The German’s signings are tellling enough; despite the many obvious defensive frailties that he inherited from Brendan Rodgers, Klopp’s spent £140million on midfielders and forwards, all of whom naturally fit into 4-3-3 roles, compared to just over £18million on defenders and goalkeepers. Inevitably cheaper positions to recruit for, but Klopp’s spent eight times as much on his middle and final third.

At this point, you have to wonder how much that stubbornness will hold Liverpool back. After all, Klopp’s stuck with 4-3-3 since starting out as Dortmund manager - roughly nine years of the same formation, the same emphasis on attacking through wingers who like to cut inside and playmaking No.10s, and the same emphasis on winning the ball back with counter-pressing.

It’s all become too predictable and too easy for top teams to counteract, but Klopp remains defiant that he’ll eventually make the perfect 4-3-3 side at Liverpool, capable of destroying anything in its path because his side play in the 'correct' way.

At Dortmund, during a period in which Bayern Munich were particularly underwhelming, Klopp eventually saw the realisation of his philosophy.
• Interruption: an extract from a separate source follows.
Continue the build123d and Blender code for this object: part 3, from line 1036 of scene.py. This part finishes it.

But amid an era in which the top end of the Premier League is filled with the best managers in the business, pragmatism and the ability to tweak for specific games inevitably reigns supreme.
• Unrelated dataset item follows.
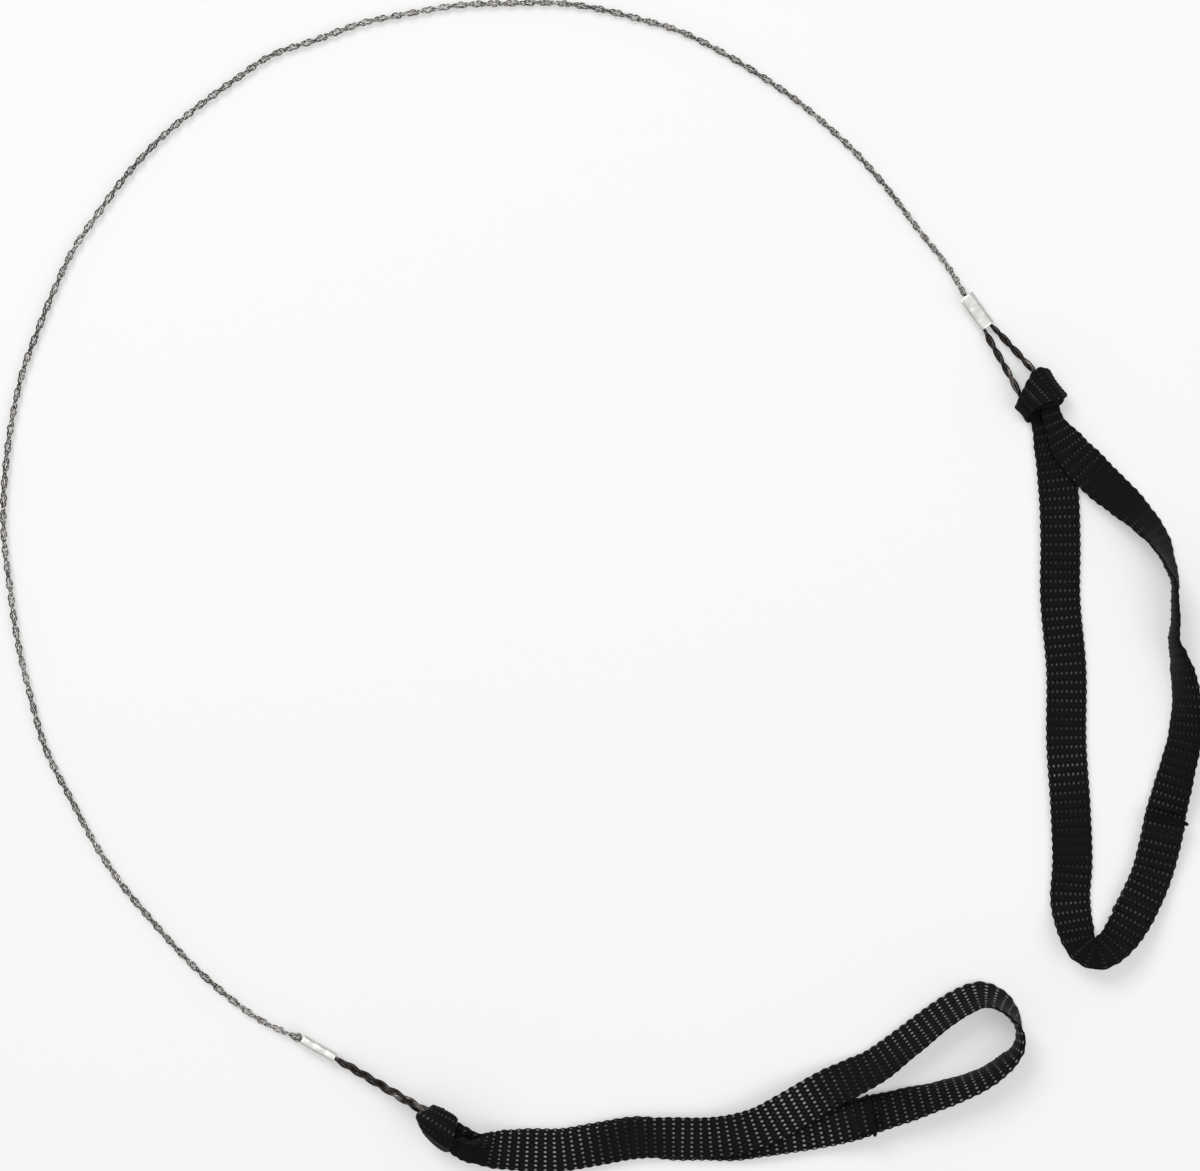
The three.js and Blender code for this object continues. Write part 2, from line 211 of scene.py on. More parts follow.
HANDLE_B_INWARD = [
    (0.0315, -0.095, 0.0016, 30), (0.025, -0.097, 0.0016, 12), (0.0165, -0.099, 0.0016, 0),
    (0.01, -0.1, 0.0016, 0), (0.003, -0.101, 0.0016, 0), (-0.003, -0.102, 0.0007, 0),
    (-0.01, -0.102, 0, 0), (-0.018, -0.102, 0, 0), (-0.027, -0.101, 0, 0), (-0.037, -0.1025, 0, 0),
    (-0.046, -0.104, 0, 0), (-0.054, -0.104, 0, 0), (-0.06, -0.104, 0, -8),
    (-0.0655, -0.103, 0, -30), (-0.07, -0.1005, 0, -60, 0.9), (-0.0735, -0.098, 0, -80, 0.8),
]
HANDLE_B_OUTWARD = [
    (-0.074, -0.0995, 0.0003, 270, 0.8), (-0.0705, -0.102, 0.0008, 242, 0.9),
    (-0.066, -0.1035, 0.0014, 211), (-0.061, -0.104, 0.0016, 188), (-0.054, -0.1045, 0.0016, 180),
    (-0.0465, -0.1045, 0.0016, 180), (-0.037, -0.103, 0.0016, 180),
    (-0.0285, -0.1015, 0.0016, 180), (-0.02, -0.101, 0.0016, 180), (-0.01, -0.101, 0.0018, 180),
    (-0.003, -0.1, 0.0028, 180), (0.0035, -0.098, 0.0032, 180), (0.011, -0.094, 0.0032, 178),
    (0.02, -0.089, 0.0016, 166), (0.026, -0.086, 0.0006, 152), (0.032, -0.083, 0, 142),
    (0.04, -0.077, 0, 134), (0.049, -0.07, 0, 128), (0.054, -0.067, 0, 126),
    (0.0585, -0.0655, 0, 123), (0.063, -0.067, 0, 116), (0.066, -0.07, 0, 106),
    (0.0675, -0.0725, 0, 97), (0.068, -0.0755, 0, 90), (0.067, -0.079, 0, 84),
    (0.064, -0.082, 0, 74), (0.06, -0.085, 0, 70), (0.056, -0.087, 0, 65), (0.048, -0.09, 0, 56),
    (0.0385, -0.093, 0, 40), (0.0315, -0.095, 0, 30), (0.025, -0.097, 0, 12),
    (0.0165, -0.099, 0, 0), (0.01, -0.1, 0, 0), (0.0045, -0.101, 0, 0),
]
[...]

Tellingly, the two members of last season’s top six to use only one formation in the Premier League this season, Arsenal and Liverpool, are currently the worst-off in the league table and have won the fewest points on the road.

While Pochettino has slowly and steadily accepted that, transforming a side capable of playing in only one way two years ago into one of the Premier League’s most varied this season, Klopp’s blind faith in principles that haven’t won him a trophy in five years falls somewhere between stubborn and naïve. Perhaps more importantly, they’ve stunted his development as a manager, while one of his most important rivals has infinitely grown.

Because of his belief in a philosophy but the ability to be pragmatic within it, Pochettino is moving up to a higher class, leaving Klopp in his shadow.